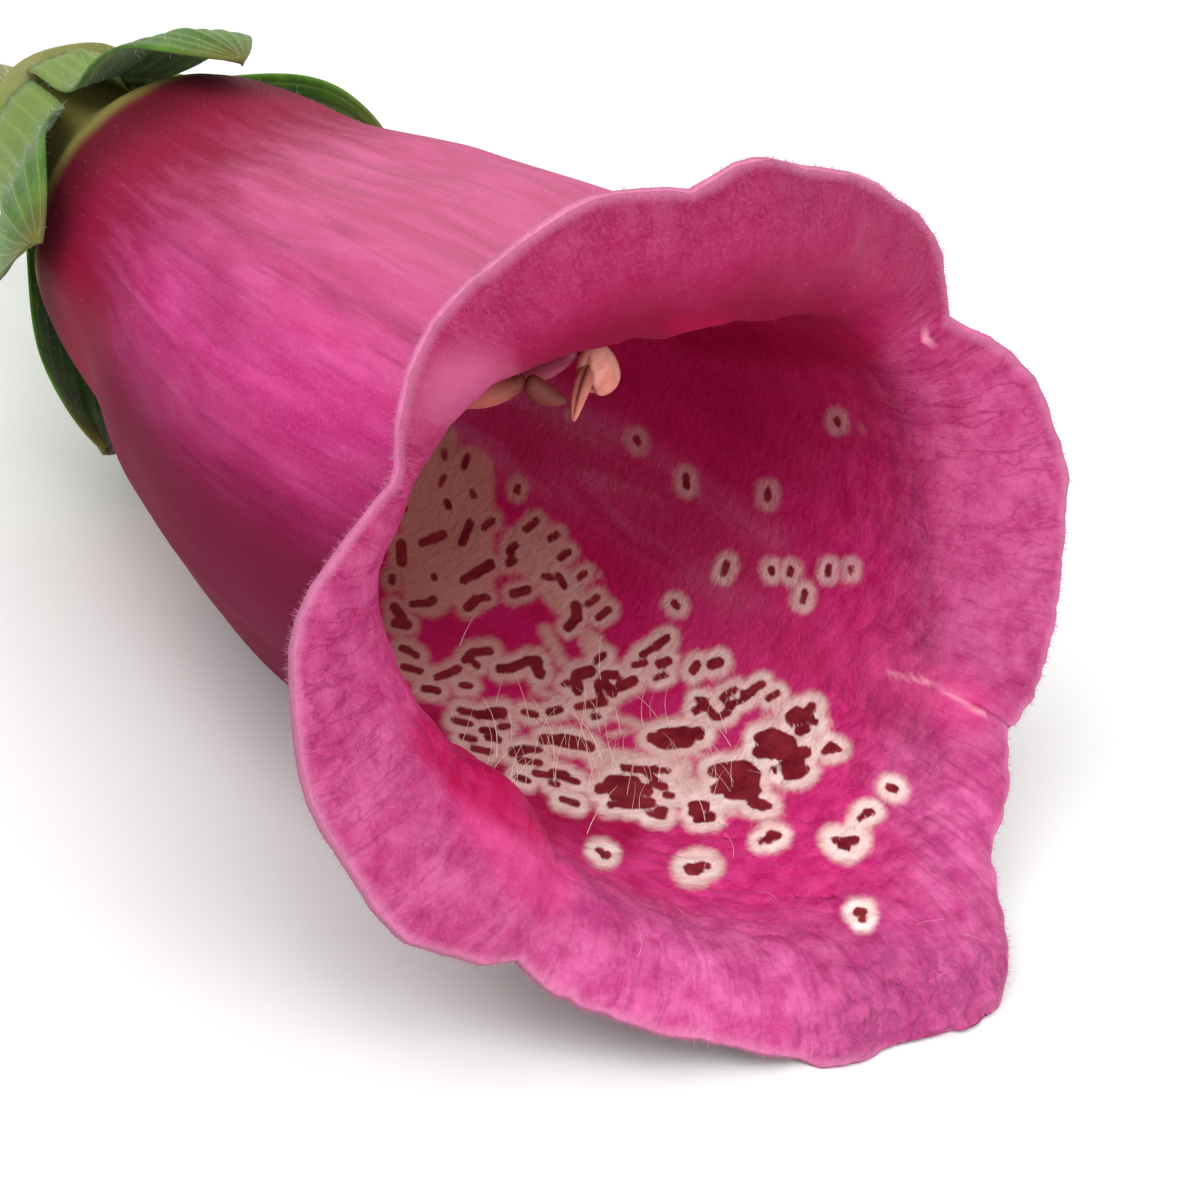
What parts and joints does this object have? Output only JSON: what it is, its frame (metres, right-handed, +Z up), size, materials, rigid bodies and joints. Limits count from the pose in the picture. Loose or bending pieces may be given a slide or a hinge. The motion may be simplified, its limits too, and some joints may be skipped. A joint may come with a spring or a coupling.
{
  "type": "foxglove floret",
  "caption": "Tubular foxglove flower with a spotted throat and flared lobed lip, held in a green calyx on its cut stalk, as picked and lying on its belly.",
  "frame": {"origin": "on the surface the flower lies on, under the middle of its outline seen from above", "axes": "+Z up, from the belly to the roof of the tube; +Y from the mouth towards the stalk; the mouth faces -Y"},
  "size_m": [0.0268, 0.0592, 0.0236],
  "materials": {
    "petal": "matte",
    "sepal": "matte",
    "stalk": "matte",
    "pistil": "satin",
    "filament": "satin",
    "anther": "matte"
  },
  "bodies": {
    "root": {"corolla": "petal", "calyx": "sepal", "stalk": "stalk", "pistil": "pistil", "filament_long_near": "filament", "filament_long_far": "filament", "filament_short_near": "filament", "filament_short_far": "filament", "anther_long_near": "anther", "anther_long_far": "anther", "anther_short_near": "anther", "anther_short_far": "anther"}
  },
  "joints": []
}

-*-*-

EXERCISE. Extract all of the data shown above without alteration.

RESULT FOR THIS EXERCISE.
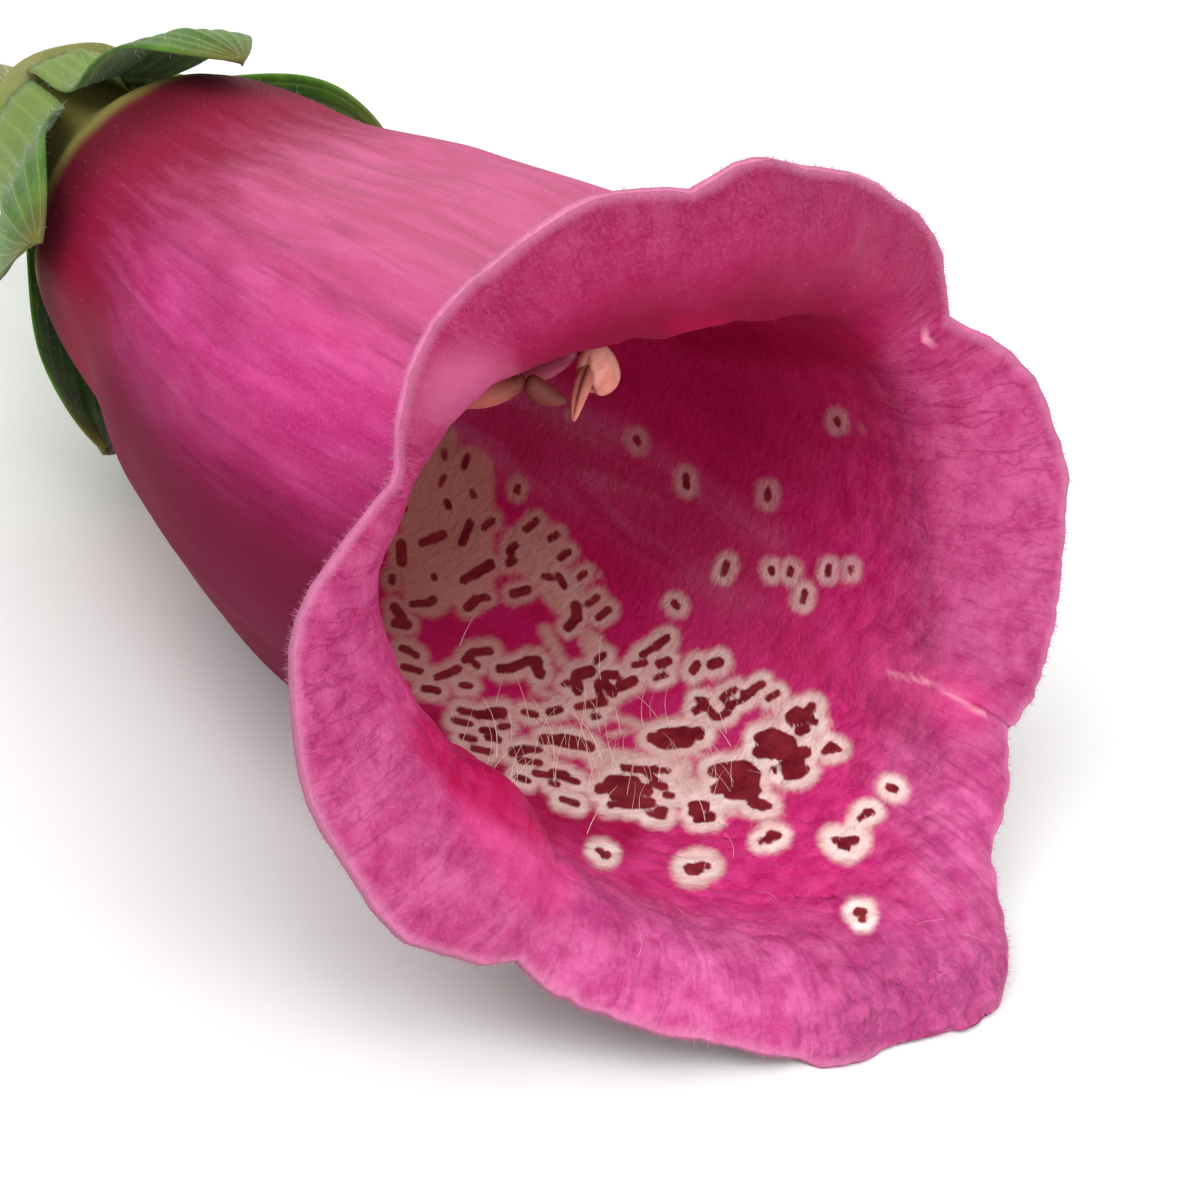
What parts and joints does this object have? Output only JSON: what it is, its frame (metres, right-handed, +Z up), size, materials, rigid bodies and joints. Limits count from the pose in the picture. Loose or bending pieces may be given a slide or a hinge. The motion may be simplified, its limits too, and some joints may be skipped. A joint may come with a spring or a coupling.
{
  "type": "foxglove floret",
  "caption": "Tubular foxglove flower with a spotted throat and flared lobed lip, held in a green calyx on its cut stalk, as picked and lying on its belly.",
  "frame": {"origin": "on the surface the flower lies on, under the middle of its outline seen from above", "axes": "+Z up, from the belly to the roof of the tube; +Y from the mouth towards the stalk; the mouth faces -Y"},
  "size_m": [0.0268, 0.0592, 0.0236],
  "materials": {
    "petal": "matte",
    "sepal": "matte",
    "stalk": "matte",
    "pistil": "satin",
    "filament": "satin",
    "anther": "matte"
  },
  "bodies": {
    "root": {"corolla": "petal", "calyx": "sepal", "stalk": "stalk", "pistil": "pistil", "filament_long_near": "filament", "filament_long_far": "filament", "filament_short_near": "filament", "filament_short_far": "filament", "anther_long_near": "anther", "anther_long_far": "anther", "anther_short_near": "anther", "anther_short_far": "anther"}
  },
  "joints": []
}